Licorice, sourdough, olive bread, cherry stones, fresh mint, peaches in syrup and lovely sweet ethanol sting the nostrils, and underlying notes of wet dog fur and damp cardboard often associated with the tails of a distillation run are particularly prominent when water is added to the spirit. This is beautiful new make, ripe for the barrel, but whether it is ripe for bottling is an entirely different question.


On the palate the spirit is sweet and fruity with soft summer stone fruit, season-all,  and powerful citrus peel, as ethanol burns at mid-palate then recedes into the finish.  

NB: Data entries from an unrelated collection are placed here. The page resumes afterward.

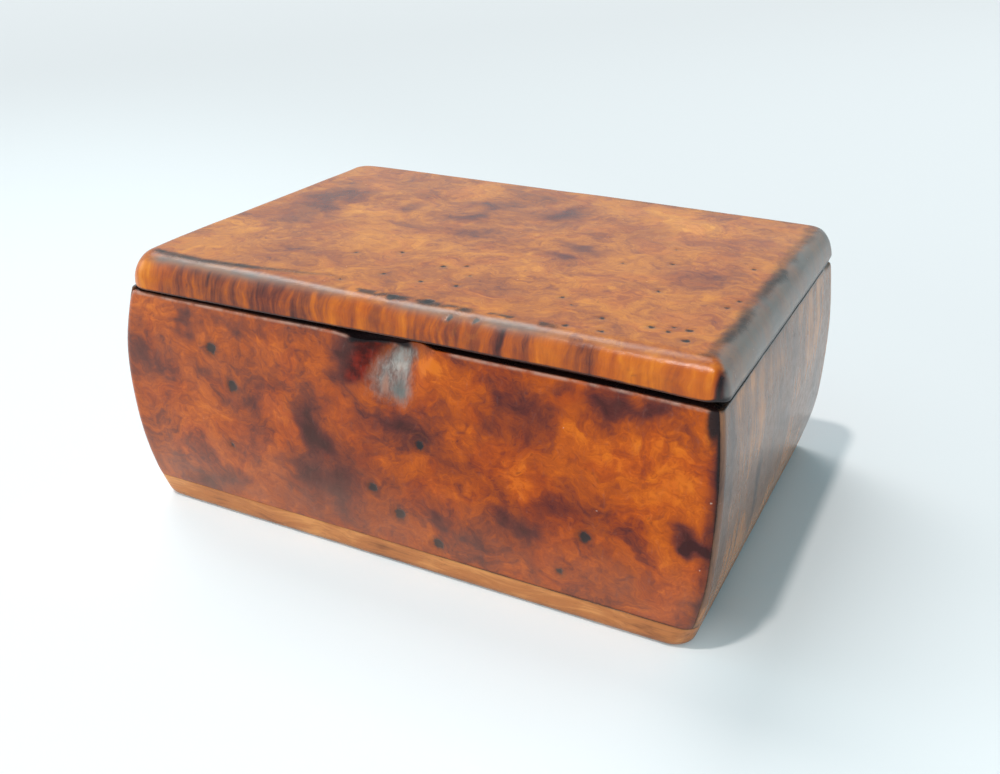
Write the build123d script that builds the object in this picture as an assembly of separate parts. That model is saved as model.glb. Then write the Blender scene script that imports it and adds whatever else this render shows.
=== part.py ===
from build123d import *
from math import radians, tan
import os

# Small burr-wood snuff box, closed. Millimetres, +Z up, origin at the middle of the underside.
# -Y is the front, with the thumb scoop; the hinge runs along X at the back.

# ---- driving dimensions -------------------------------------------------------------------------
HEIGHT = 39.0            # table to the top of the lid
RIM_Z = 33.95            # top of the four walls
LID_Z = 34.05            # underside of the lid's edge
AXIS_Z = 34.0            # height of the hinge axis
BASE_T = 3.5             # thickness of the base board

# outer half sizes of the barrel-shaped body, at 0, 1/4, 1/2, 3/4 and 1 of the wall height
X_RIGHT = [42.60, 44.50, 45.05, 44.96, 44.05]
X_LEFT = [41.60, 44.05, 45.05, 44.84, 42.75]
Y_FRONT = [29.80, 30.60, 30.84, 30.66, 30.15]
Y_BACK = [30.70, 30.84, 30.84, 30.66, 30.20]
RIM_EASE = 0.3           # worn edge of the front rim
ARRIS_R = 1.7            # rounding of the upright arrises
FOOT_R = 1.3             # rounding of the base board's lower edge

# cavity, between the inner faces of the four boards
CAV_X0, CAV_X1 = -38.6, 39.6
CAV_Y = 26.0

# lid
LID_X0, LID_X1 = -43.51, 44.49
LID_YF, LID_YB = 30.34, 30.20
LID_CORNER_R = 4.2       # plan rounding of three of the lid's corners
LID_CORNER_CRISP = 2.2   # and of the front right one, which has stayed crisper
LID_END_H, LID_END_V = 3.0, 4.4      # quarter-ellipse rounding of the lid's ends, across and up
LID_FRONT_R = 2.3        # rounding of the lid's front and rear top edges
FIELD_GAP = 0.4          # clearance between the locating field and the walls
FIELD_DROP = 1.3         # depth of the locating field below the lid's edge
DISH_MARGIN = 3.2        # width of the field's border round the dished middle
DISH_Z = 36.2            # ceiling of the dished middle
EASE_RISE = 0.75         # how far the lid's lower front edge is eased up, at its highest
EASE_DEPTH = 1.3

# thumb scoop in the front wall
SCOOP_X = 1.5
SCOOP_R = 10.7
SCOOP_FOOT_Z = 24.6
SCOOP_TILT = 15.3

# hinge
AXIS_Y = 29.05
V_HALF = 47.5            # half angle of the V-notch; the lid stops when it has closed
HINGE_X0, HINGE_X1 = -29.5, 30.5
KNUCKLES = 5
BARREL_R = 0.95
PIN_R = 0.40
BORE_R = 0.45
POCKET_R = 1.08
LEAF_T = 0.5
LEAF_Y0 = 26.4
KNUCKLE_GAP = 0.05       # at each end of a knuckle
NAIL_X = [-23.5, -11.5, 12.5, 24.5]
NAIL_Y = 27.15
NAIL_HEAD_R, NAIL_HEAD_H = 0.55, 0.30
NAIL_R, NAIL_L = 0.28, 3.2

# lining
FOIL_T = 0.25
FOIL_TOP_Z = 32.45
LID_FOIL_T = 0.2


def block(x0, x1, y0, y1, z0, z1):
    return Pos((x0 + x1) / 2, (y0 + y1) / 2, (z0 + z1) / 2) * Box(x1 - x0, y1 - y0, z1 - z0)


def one(shape):
    """The single solid of a cut or a fuse."""
    solids = shape.solids()
    assert len(solids) == 1, len(solids)
    return solids[0]


def prism(plane, face, half):
    """A face drawn on a plane through the origin, made half as long each way along its normal."""
    return extrude(plane.offset(-half) * face, 2 * half)


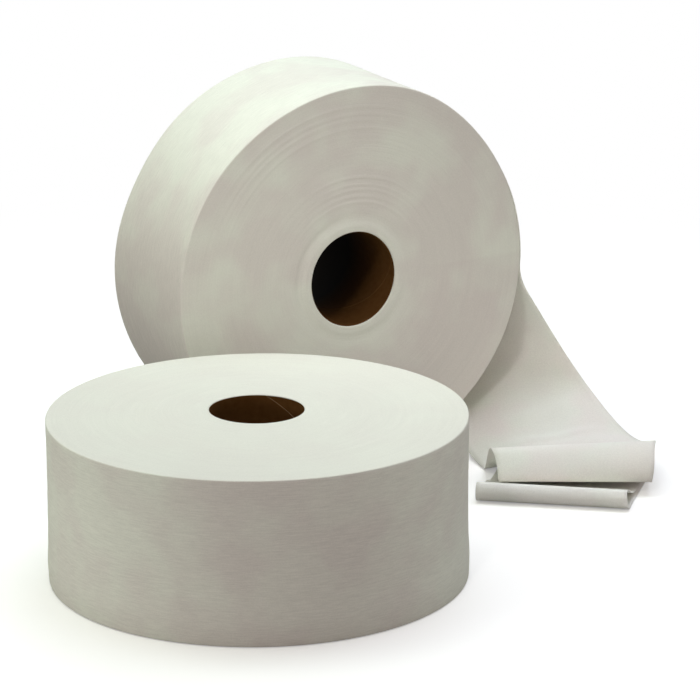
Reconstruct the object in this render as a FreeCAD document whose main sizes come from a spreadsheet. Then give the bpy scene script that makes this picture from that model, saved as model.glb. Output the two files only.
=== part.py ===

The finish is sugary with hints of anise seed, rose Turkish delight and – curiously – garlic/onion powder.  

Bottom line:

Consider it, if you want to know what excellent Irish new make tastes like (albeit mostly corn spirit). For those looking for every day drinking whiskey, stay away – this is what whiskey tastes like before it is placed in oak barrels to mature so don’t expect any oak driven flavours, just sweet ethanol with some tasty congeners distilled from the hop-less (not hopeless) beer people in the whiskey industry like to call a “wash”. Poitin is essentially vodka, but because it has not been “polished” by either distilling it more or running it through charcoal filters it retains flavours from the “wash” (though many vodka producers now do not “polish” their product). I am torn. This is a great new make, but it belongs in a barrel not a bottle. It strikes me as more of a novelty, that something people used to drink when it was difficult or too costly to source properly matured whiskey. I dislike the taste of new make in mixed drinks or cocktails because of its pungent aroma, though this spirit seems sweet and smooth enough to integrate in some mixed drinks if the new make taste is what you are after. For most people, vodka – Belvedere, even Skyy – might be the more sensible option. Proceed with care, only if you know what new make tastes like and you enjoy the taste.